Im looking to buy a new board but am stuck between these three boards. 
First off, I am 6' 205lbs and would consider myself an advanced rider. I ride mostly all-mountain and mostly hitting jumps along runs more than going into the park, but I am thinking about starting to hit park jumps more. I'll ride just about any line but will look to hit any jumps I see on the way down. 
I would like a board that allows me to do just about everything, except jibbing, my main focuses are a board that is poppy so I can have some fun with butters/presses in the powder and side hits but also will float in the powder. I would like a twin board so I can ride switch. I just broke my 157 Salomon Strobe and need to replace it. Im thinking about moving up to a 159-160 length as I found my 157 didn't really float in powder with my centered stance.

I know its a little soon to be asking for too much advice on the new 13-14 models but I think im going to wait so the best knowledge as to what they will be like or just what the 12-13 are like would be greatly appreciated. 

Jones: New 13-14 model looks sick and I have read great things except at high speeds. Reviews might have been a few years old but said it is not stable at high speeds and the magnetraction doesn't hold on ice very well because it is minimal. Has this changed in recent models? Or is this because the board is camber at the center and rocker at the tip and tail when the Lib-techs are Rockered middle and cambered ends? 

Travis Rice: I know this is a little stiffer than the TRS so might be a little better because I am heavier than more boarders my height. I am not sure if this will make it less playful though. Also kinda like that its detuned already to T.Rice's specs

TRS: I know this and the T. Rice are pretty similar but there are differences. Especially with the new XC2 in the 13-14 I am not sure which board shape will be better for what I am looking for. I'm thinking the XC2 will make the board more playful than the other 2. (keep in mind my old board is camber, but I do want to move to a rocker camber comb) 

I guess it comes down to the different board shapes. 

I am leaning towards the TRS in a 159 although I don't know if the additional cambered tip and tail for 13-14 will be better for me or not.


----------



## Nivek (Jan 24, 2008)

For starters nix the Mtn Twin.

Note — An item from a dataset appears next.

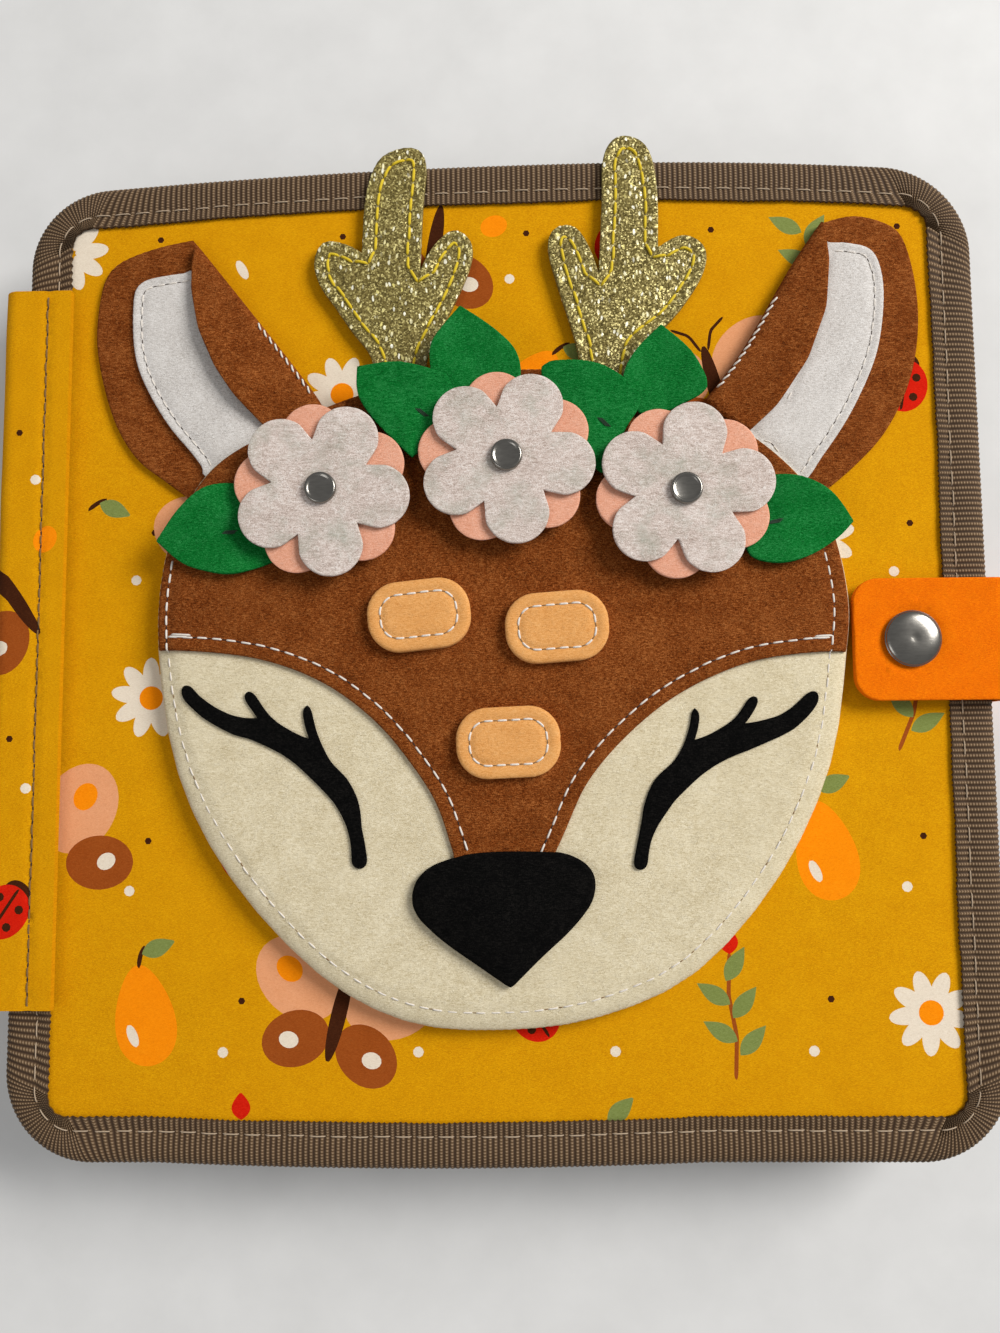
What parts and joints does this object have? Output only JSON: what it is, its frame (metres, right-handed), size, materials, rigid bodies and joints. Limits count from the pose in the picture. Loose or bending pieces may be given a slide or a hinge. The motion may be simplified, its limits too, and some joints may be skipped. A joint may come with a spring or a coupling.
{
  "type": "quiet book",
  "caption": "Soft felt quiet book with a padded animal face on its cover, spinning flowers, turning leaves, a clock page and a closing strap with a press stud.",
  "frame": {"origin": "middle of the bottom of the outer box, with the book lying closed on its back cover", "axes": "+X from the spine to the fore-edge with the strap, +Y to the antlers, +Z out of the front cover"},
  "size_m": [0.2276, 0.2318, 0.0405],
  "materials": {
    "printed_cotton": "mustard cotton with a small printed pattern",
    "ribbon": "taupe ribbed ribbon with a looped edge",
    "board": "matt",
    "batting": "soft white batting",
    "cream_felt": "matt felt",
    "white_felt": "matt felt",
    "brown_felt": "matt felt",
    "tan_felt": "matt felt",
    "black_felt": "matt felt",
    "green_felt": "matt felt",
    "peach_felt": "matt felt",
    "blush_felt": "matt felt",
    "orange_felt": "matt felt",
    "red_felt": "matt felt",
    "glitter": "gold glitter sheet with silver sparks",
    "steel": "polished"
  },
  "bodies": {
    "back_cover": {"back_panel": "printed_cotton", "back_core": "board", "back_lining": "cream_felt", "back_binding": "ribbon", "spine_strip_back": "printed_cotton", "strap_anchor": "orange_felt"},
    "leaf_2": {"leaf_2_back": "cream_felt", "leaf_2_front": "cream_felt", "leaf_2_binding": "ribbon", "spine_tab_2": "printed_cotton"},
    "leaf_1": {"leaf_1_back": "cream_felt", "leaf_1_front": "cream_felt", "leaf_1_binding": "ribbon", "spine_tab_1": "printed_cotton", "clock_dial": "white_felt", "clock_rivet": "steel"},
    "front_cover": {"front_panel": "printed_cotton", "front_core": "board", "front_lining": "cream_felt", "front_binding": "ribbon", "spine_strip_front": "printed_cotton", "head_backing": "batting", "head": "cream_felt", "mask": "brown_felt", "nose": "black_felt", "lash_left": "black_felt", "lash_right": "black_felt", "spot_1": "tan_felt", "spot_2": "tan_felt", "spot_3": "tan_felt", "ear_left": "brown_felt", "ear_left_inner": "white_felt", "ear_right": "brown_felt", "ear_right_inner": "white_felt", "antler_left": "glitter", "antler_right": "glitter", "green_leaf_1": "green_felt", "green_leaf_2": "green_felt", "green_leaf_3": "green_felt", "green_leaf_4": "green_felt", "green_leaf_5": "green_felt", "green_leaf_6": "green_felt", "rivet_1": "steel", "rivet_2": "steel", "rivet_3": "steel", "snap_stud": "steel", "stud_washer": "steel"},
    "hour_hand": {"hour_hand": "red_felt"},
    "minute_hand": {"minute_hand": "red_felt"},
    "flower_1": {"petals_low_1": "peach_felt", "petals_high_1": "blush_felt"},
    "flower_2": {"petals_low_2": "peach_felt", "petals_high_2": "blush_felt"},
    "flower_3": {"petals_low_3": "peach_felt", "petals_high_3": "blush_felt"},
    "strap_side": {"strap_side": "orange_felt"},
    "strap_flap": {"strap_flap": "orange_felt", "snap_cap": "steel", "snap_socket": "steel"}
  },
  "joints": [
    {"name": "leaf_2_turn", "type": "hinge", "parent": "back_cover", "child": "leaf_2", "pos_m": [-0.1141, -0.0043, 0.0082], "axis": [0, 1, 0], "range_deg": [-90, 0]},
    {"name": "leaf_1_turn", "type": "hinge", "parent": "leaf_2", "child": "leaf_1", "pos_m": [-0.1141, -0.0043, 0.0137], "axis": [0, 1, 0], "range_deg": [-90, 0]},
    {"name": "front_cover_open", "type": "hinge", "parent": "leaf_1", "child": "front_cover", "pos_m": [-0.1141, -0.0043, 0.02075], "axis": [0, -1, 0], "range_deg": [0, 180]},
    {"name": "strap_side_turn", "type": "hinge", "parent": "back_cover", "child": "strap_side", "pos_m": [0.1138, -0.00281, 0], "axis": [0, 1, 0], "range_deg": [0, 90]},
    {"name": "strap_flap_open", "type": "hinge", "parent": "strap_side", "child": "strap_flap", "pos_m": [0.1138, -0.00281, 0.032], "axis": [0, 1, 0], "range_deg": [0, 90]},
    {"name": "hour_hand_turn", "type": "hinge", "parent": "leaf_1", "child": "hour_hand", "pos_m": [0.001, -0.0043, 0.0196], "axis": [0, 0, 1], "continuous": true},
    {"name": "minute_hand_turn", "type": "hinge", "parent": "leaf_1", "child": "minute_hand", "pos_m": [0.001, -0.0043, 0.0209], "axis": [0, 0, 1], "continuous": true},
    {"name": "flower_1_spin", "type": "hinge", "parent": "front_cover", "child": "flower_1", "pos_m": [-0.03751, 0.03073, 0.037], "axis": [0, 0, 1], "continuous": true},
    {"name": "flower_2_spin", "type": "hinge", "parent": "front_cover", "child": "flower_2", "pos_m": [0.00304, 0.03746, 0.037], "axis": [0, 0, 1], "continuous": true},
    {"name": "flower_3_spin", "type": "hinge", "parent": "front_cover", "child": "flower_3", "pos_m": [0.0419, 0.02956, 0.037], "axis": [0, 0, 1], "continuous": true}
  ]
}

It's actually full directional.

For camrock in your prefered style look into the YES Greats.

The Rice and TRS arent bad boards, but know that if your Salomon had carbon these Libs wont really feel "lively" to you. The whole general ride character of Mervins in my experience is best described as snowboarding on cruise control. Not a ton of energy so you'll never get bucked, a rocker that's easy to ride, and magne means you don't have to pay attention to your edges. Put all that into one board and snowboarding is pretty mind-off. I've never really been able to load their tips and even with Magne they wash just a tad when I try and snap out of a euro-carve. It may be something that doesnt bother you or you may even like the way they ride, just a heads up.

I would take a good look at the Flow Rush as long as you don't really care about sliding metal or boxes in the park (the ABT is fine everywhere else, but it's slow on jibs). It has a ton of snap, a mellower version of rocker similar to C2, and the 5 radial sidecut is super dialed and grippy when you need it.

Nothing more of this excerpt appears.